EFF filed this amicus brief in the U.S. District Court for the District of Columbia at the preliminary injunction stage, in support of the Coalition plaintiffs' motion for an APA Section 705 stay and preliminary injunction against defendants including the Secretaries of State and Homeland Security and the Attorney General. Rather than addressing the APA stay standard directly, EFF supplies factual and normative context intended to strengthen the irreparable harm and public interest prongs of the injunction analysis. The brief argues that content moderation predates current political controversy and operates across platforms of every ideological orientation, that civil society organizations constitute a structurally recognized pillar of platform governance supported by academic literature and international practice, and that their advocacy has produced concrete, documented improvements in platform policy.

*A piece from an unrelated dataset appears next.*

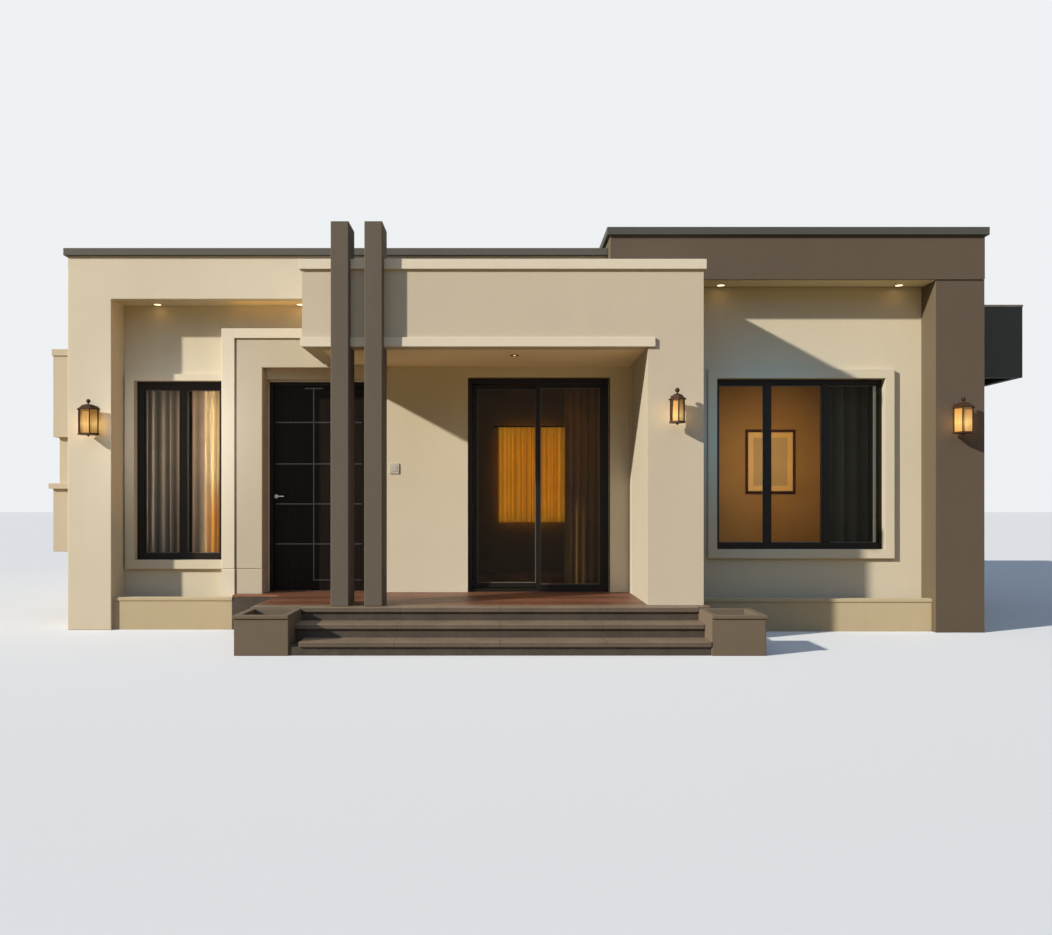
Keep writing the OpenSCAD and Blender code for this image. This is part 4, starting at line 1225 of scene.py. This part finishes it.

EFF invokes *Moody v. NetChoice* (2024) for the proposition that platforms hold First Amendment editorial discretion, framing civil society advocacy in support of that discretion as constitutionally protected activity whose suppression creates injury both to researchers and to the platforms themselves. The brief does not cite any government filings or administrative record to substantiate its characterizations of the specific government conduct at issue.

Why It Matters

This case sits at the frontier of a rapidly developing conflict over whether the government may use investigative or regulatory pressure to punish researchers and civil society groups for influencing how platforms moderate content — a question the Supreme Court skirted rather than resolved in *Murthy v. Missouri* last term. A ruling granting even interim relief could constrain the current administration's ability to deploy such pressure against academics and NGOs who study or critique platform content decisions, making the preliminary injunction proceeding consequential well beyond the parties before the court. EFF's brief also implicitly surfaces two unresolved doctrinal questions: whether civil society actors engaged in advocacy-to-intermediaries hold cognizable First Amendment retaliation claims, and whether *Moody*'s recognition of platform editorial rights generates derivative injury for third parties whose work informs that editorial discretion. The brief's most significant vulnerability is its failure to engage *Murthy*, which erected substantial standing and traceability barriers that the Coalition plaintiffs must clear and that the government is virtually certain to invoke in opposition.